-- Start Supplied information --

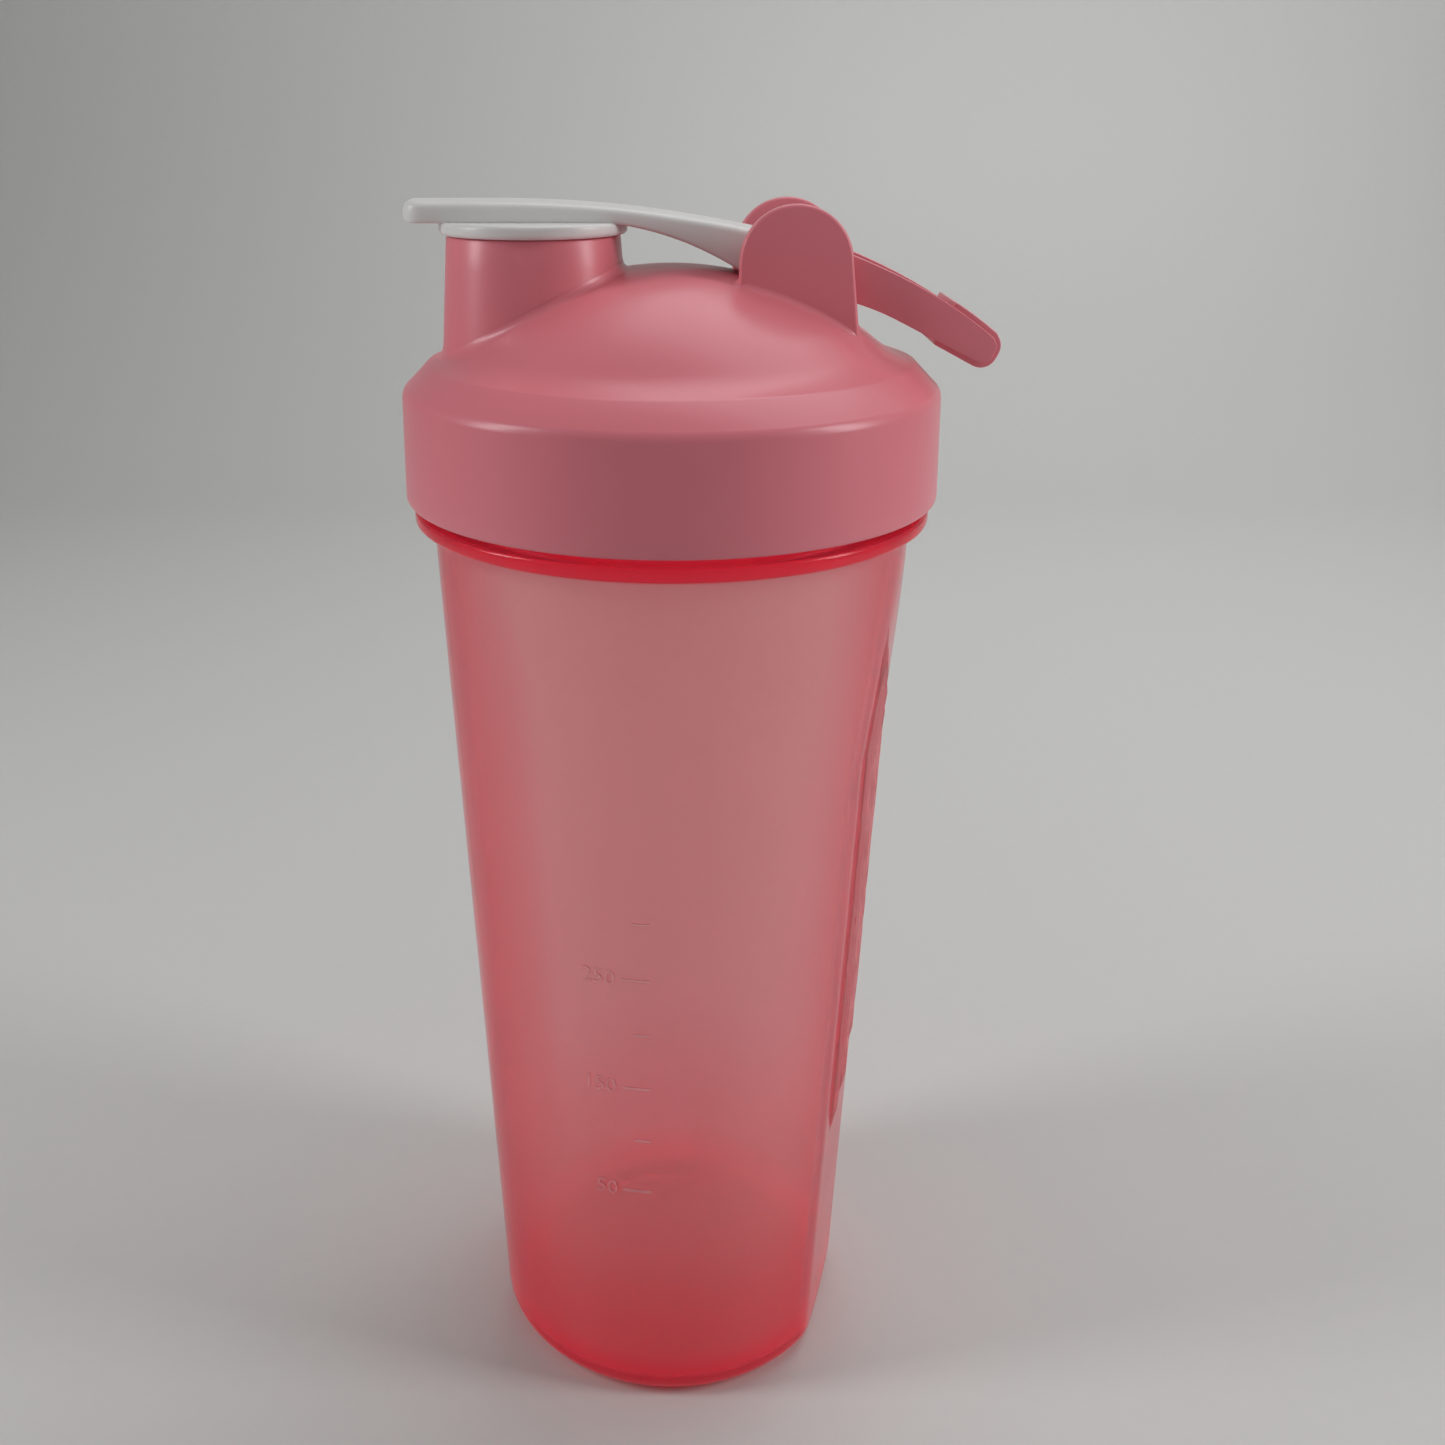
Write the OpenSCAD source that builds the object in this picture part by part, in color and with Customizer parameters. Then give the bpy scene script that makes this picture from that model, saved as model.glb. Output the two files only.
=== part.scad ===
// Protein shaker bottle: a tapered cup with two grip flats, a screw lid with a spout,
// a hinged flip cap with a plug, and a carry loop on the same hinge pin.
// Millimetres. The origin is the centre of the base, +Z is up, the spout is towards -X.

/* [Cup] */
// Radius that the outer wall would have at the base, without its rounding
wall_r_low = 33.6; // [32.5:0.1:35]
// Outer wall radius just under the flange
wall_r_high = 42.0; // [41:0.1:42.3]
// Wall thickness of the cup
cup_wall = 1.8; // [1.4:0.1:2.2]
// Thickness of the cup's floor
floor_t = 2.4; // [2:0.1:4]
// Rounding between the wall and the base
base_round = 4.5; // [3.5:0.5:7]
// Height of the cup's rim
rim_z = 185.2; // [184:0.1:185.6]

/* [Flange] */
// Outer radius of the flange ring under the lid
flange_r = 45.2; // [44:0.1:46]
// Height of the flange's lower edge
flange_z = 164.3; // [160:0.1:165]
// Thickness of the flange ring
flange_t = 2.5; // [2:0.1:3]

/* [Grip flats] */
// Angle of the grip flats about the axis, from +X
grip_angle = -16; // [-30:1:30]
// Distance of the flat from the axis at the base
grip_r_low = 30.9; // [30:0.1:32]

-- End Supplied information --

Exercise prompt:
Copy every line of the material, please, keeping it exactly the same.

Answer to the exercise:
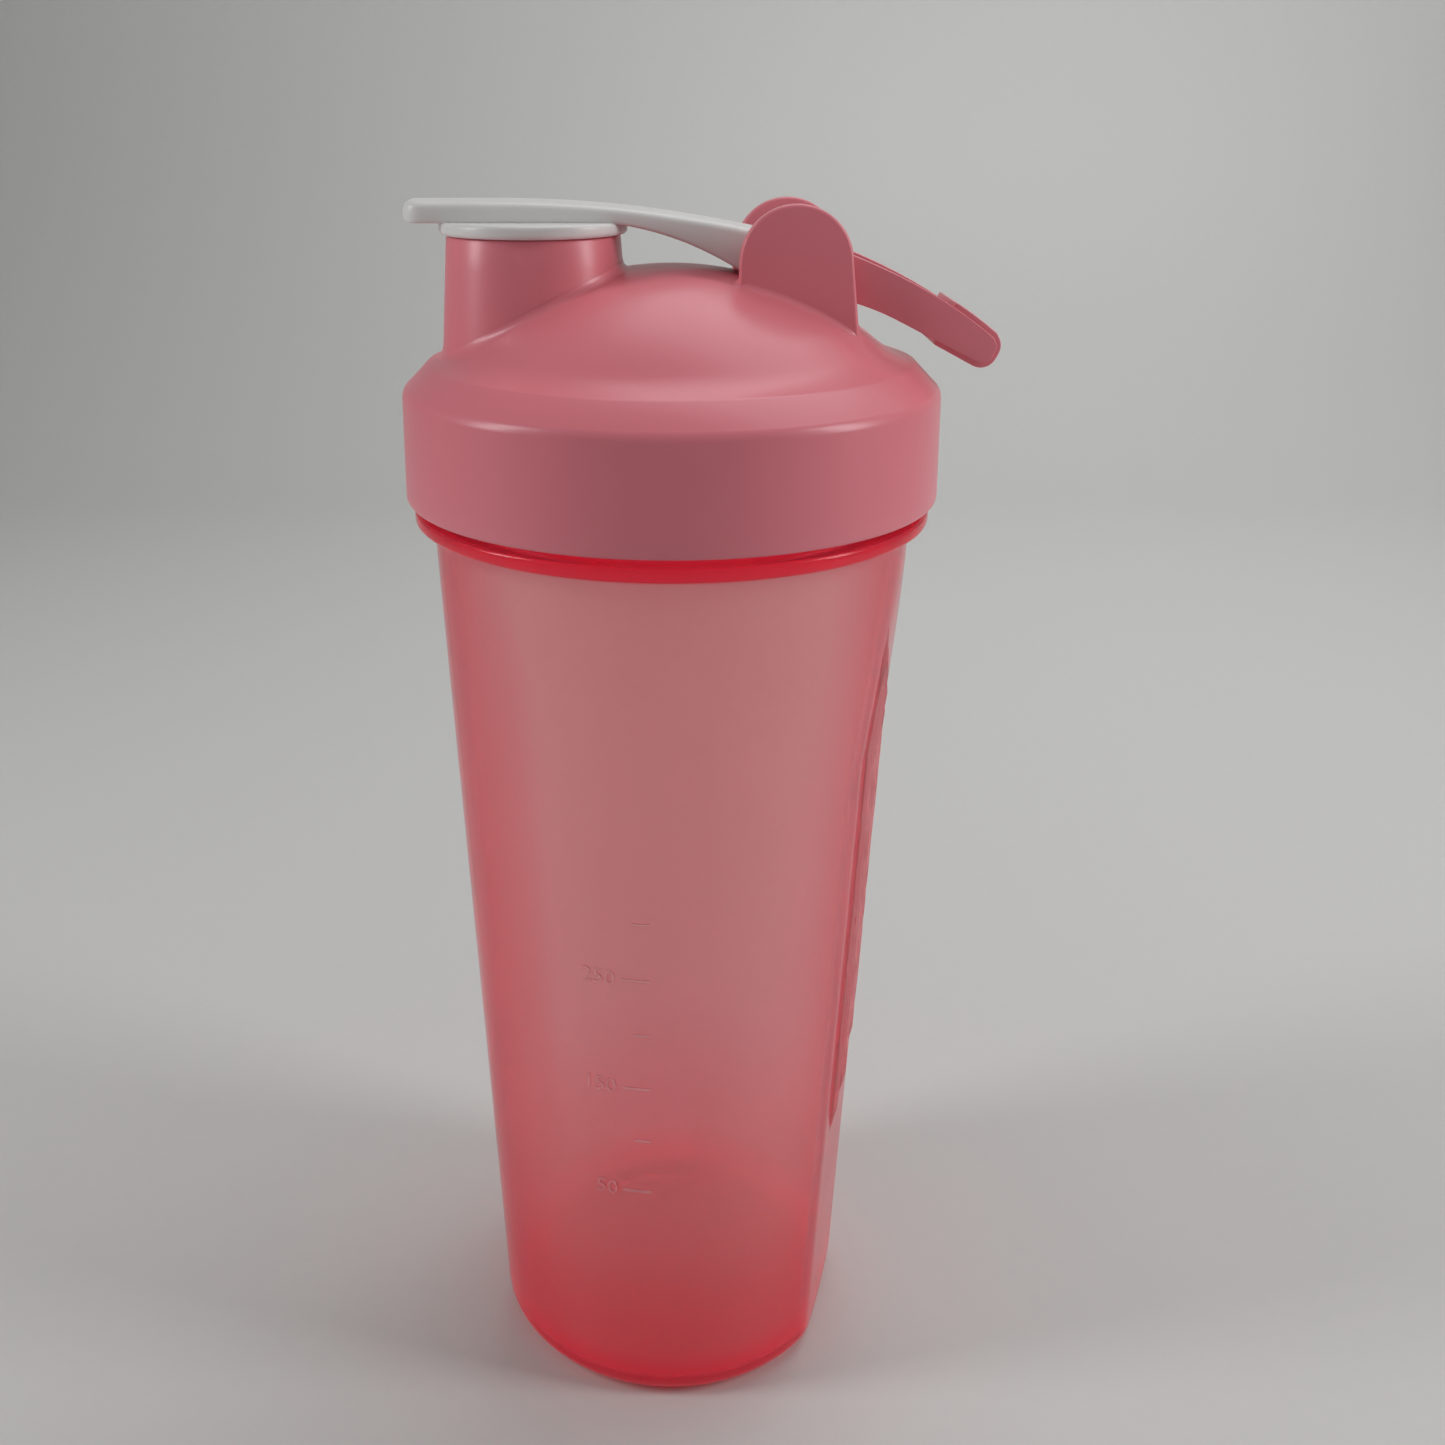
Write the OpenSCAD source that builds the object in this picture part by part, in color and with Customizer parameters. Then give the bpy scene script that makes this picture from that model, saved as model.glb. Output the two files only.
=== part.scad ===
// Protein shaker bottle: a tapered cup with two grip flats, a screw lid with a spout,
// a hinged flip cap with a plug, and a carry loop on the same hinge pin.
// Millimetres. The origin is the centre of the base, +Z is up, the spout is towards -X.

/* [Cup] */
// Radius that the outer wall would have at the base, without its rounding
wall_r_low = 33.6; // [32.5:0.1:35]
// Outer wall radius just under the flange
wall_r_high = 42.0; // [41:0.1:42.3]
// Wall thickness of the cup
cup_wall = 1.8; // [1.4:0.1:2.2]
// Thickness of the cup's floor
floor_t = 2.4; // [2:0.1:4]
// Rounding between the wall and the base
base_round = 4.5; // [3.5:0.5:7]
// Height of the cup's rim
rim_z = 185.2; // [184:0.1:185.6]

/* [Flange] */
// Outer radius of the flange ring under the lid
flange_r = 45.2; // [44:0.1:46]
// Height of the flange's lower edge
flange_z = 164.3; // [160:0.1:165]
// Thickness of the flange ring
flange_t = 2.5; // [2:0.1:3]

/* [Grip flats] */
// Angle of the grip flats about the axis, from +X
grip_angle = -16; // [-30:1:30]
// Distance of the flat from the axis at the base
grip_r_low = 30.9; // [30:0.1:32]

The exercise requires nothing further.